Dating back to mid-1800s in Louisiana, this splashy variety makes a statement in the garden. This cold hardy camellia can live as far north as zone 6b.

The blooms are large and peony petal form. The large splashy blooms are bright red with irregular touches of white throughout. This heritage plant blooms in late winter and into the spring months.

Lady Vansittart

Close-up of a camellia Japonica “Lady Vansittart”. Semi-double flower of pale pink color with bright red veins and white tips on the petals. Bright yellow stamens are in the center of the flower. Dark green glossy camellia foliage in the background.
This stunning camellia has unique flowers that combine soft pink with bright red veins and white edges.
Scientific Name: C. Japonica ‘Lady Vansittart
  • Bloom Time: Late Winter through Early Spring
  • Geographical Location: Japan
  • Plant Size: 8’-12’ tall and 6’-10’ wide
  • Sun Exposure: Part Sun, Filtered Sun
  • Plant Zone: 7-9

This heirloom cultivar has a look all its own. While there are quite a few varieties of camellia that are variegated in red or pink with white, this camellia has the stunning combination of cotton candy pink streaked with bright red on its large semi-double blooms.

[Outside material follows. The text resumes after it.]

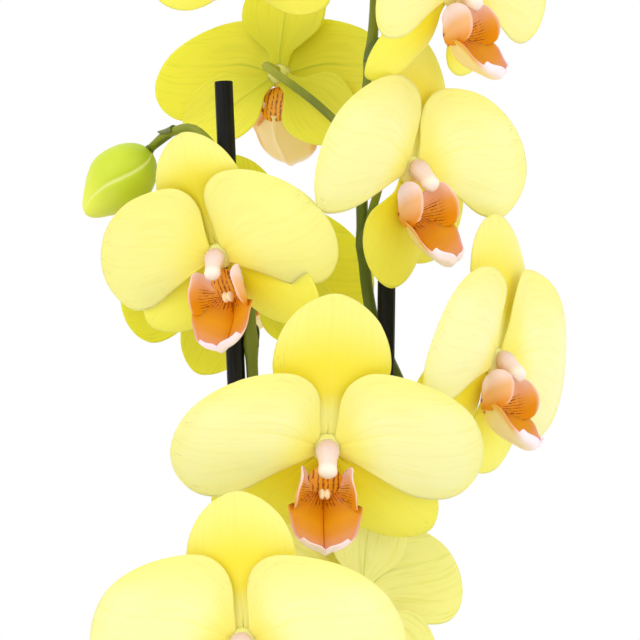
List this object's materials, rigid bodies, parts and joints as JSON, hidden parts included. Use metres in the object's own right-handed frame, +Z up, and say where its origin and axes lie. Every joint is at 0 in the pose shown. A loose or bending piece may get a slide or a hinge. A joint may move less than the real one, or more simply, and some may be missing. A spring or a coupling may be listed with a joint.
{
  "type": "potted orchid",
  "caption": "Moth orchid with two staked arching flower spikes of yellow blooms with orange lips, green buds, strap leaves and aerial roots, in bark in a plain tapered pot.",
  "frame": {"origin": "centre of the pot's flat foot, on the surface it stands on", "axes": "+Z up, -Y towards the front that most of the blooms face, +X to the right seen from the front"},
  "size_m": [0.3234, 0.1399, 0.597],
  "materials": {
    "pot": "white glazed ceramic, plain, satin gloss",
    "bark": "rough dark pine bark chips",
    "root": "matt grey-green aerial roots and short stem",
    "leaf": "dark green leathery leaf, satin",
    "stake": "black satin plant stake",
    "spike": "dark to olive green flower stem, satin",
    "bud": "yellow-green bud, satin",
    "tepal": "pale to strong yellow sepals and petals, soft and slightly see-through",
    "column": "pinkish white waxy column",
    "lip": "orange lip with pink edges and brown-red stripes, waxy"
  },
  "bodies": {
    "root": {"pot": "pot", "bark": "bark", "crown_with_roots": "root", "leaf_1": "leaf", "leaf_2": "leaf", "leaf_3": "leaf", "leaf_4": "leaf", "leaf_5": "leaf", "leaf_6": "leaf", "stake_left": "stake", "stake_right": "stake", "spike_left": "spike", "spike_right": "spike", "bud_left": "bud", "bud_right_1": "bud", "bud_right_2": "bud", "bloom_left_1_tepals": "tepal", "bloom_left_1_column": "column", "bloom_left_1_lip": "lip", "bloom_left_2_tepals": "tepal", "bloom_left_2_column": "column", "bloom_left_2_lip": "lip", "bloom_left_3_tepals": "tepal", "bloom_left_3_column": "column", "bloom_left_3_lip": "lip", "bloom_left_4_tepals": "tepal", "bloom_left_4_column": "column", "bloom_left_4_lip": "lip", "bloom_left_5_tepals": "tepal", "bloom_left_5_column": "column", "bloom_left_5_lip": "lip", "bloom_right_1_tepals": "tepal", "bloom_right_1_column": "column", "bloom_right_1_lip": "lip", "bloom_right_2_tepals": "tepal", "bloom_right_2_column": "column", "bloom_right_2_lip": "lip", "bloom_right_3_tepals": "tepal", "bloom_right_3_column": "column", "bloom_right_3_lip": "lip", "bloom_right_4_tepals": "tepal", "bloom_right_4_column": "column", "bloom_right_4_lip": "lip", "bloom_right_5_tepals": "tepal", "bloom_right_5_column": "column", "bloom_right_5_lip": "lip"}
  },
  "joints": []
}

The flowers have a tropical appearance, much like a hibiscus, opening to reveal a cluster or bright yellow, pollen covered stamens. Lady Vansittart likes morning sun and some shelter from afternoon heat.

Nuccio’s Pearl

Close-up of Camellia Japonica 'Nuccio's Pearl'. A large double flower of white-pink color with slightly pointed star-shaped petals. These densely spaced petals are pure white in the center, with the outer petals fading to a pale pink that becomes darker towards the outer edges. This stunning flower stands out against the green foliage.
Nuccio’s Pearl produces double flowers with star-shaped petals that are white in the center and fade to a pale pink that becomes darker towards the outer edges.
Scientific Name: C. Japonica ‘Nuccio’s Pearl
  • Bloom Time: Winter
  • Geographical Location: California, USA
  • Plant Size: 6’-8’ tall and wide
  • Sun Exposure: Part Sun to Part Shade
  • Plant Zone: 7-9

Rounding out our list is a breathtaking variety of japonica. Nuccio’s Pearl is a fully formal double bloom with slightly pointed, starlike petals.

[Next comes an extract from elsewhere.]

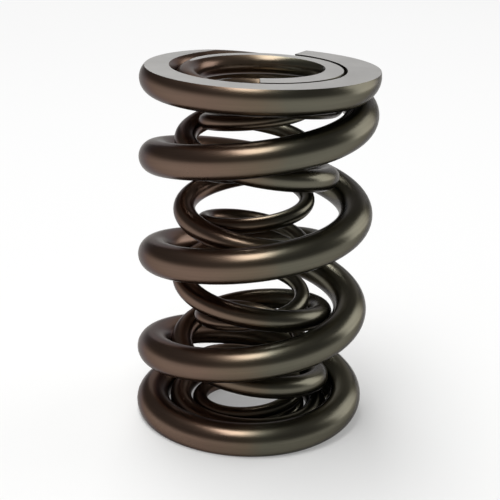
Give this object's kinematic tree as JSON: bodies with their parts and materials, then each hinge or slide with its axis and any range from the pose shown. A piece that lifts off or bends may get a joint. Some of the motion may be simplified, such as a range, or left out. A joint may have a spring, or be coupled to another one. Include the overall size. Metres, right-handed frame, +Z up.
{
  "type": "engine valve spring",
  "caption": "Nested round-wire compression springs on one axis, neighbours wound opposite ways, ends closed and ground flat.",
  "frame": {"origin": "on the springs' common axis, in the plane of the lower ground faces", "axes": "+Z up the axis from the seat end to the retainer end; front of the picture is -Y"},
  "size_m": [0.0394, 0.0394, 0.0609],
  "materials": {
    "outer_spring": "satin dark bronze-grey spring steel, ground ends bare",
    "middle_spring": "satin dark bronze-grey spring steel, ground ends bare",
    "inner_spring": "satin dark bronze-grey spring steel, ground ends bare"
  },
  "bodies": {
    "root": {"outer_spring": "outer_spring", "middle_spring": "middle_spring", "inner_spring": "inner_spring"}
  },
  "joints": []
}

These densely layered petals are pure white in the center, and the outer petals fade into a pale pink which deepens in color toward the outer edges. These stunning blooms are set off dramatically against deep green foliage. Hardy in zones 8-10, this is a variety that will dazzle passersby.

Final Thoughts

It’s not hard to see why so many gardeners treasure and enjoy tending to their camellias. These versatile blooming shrubs fulfill many purposes in the garden landscape. With so many colors and varieties to choose from, it’s no wonder these wonderful plants have continued to grow in popularity and availability for such an enduring amount of time.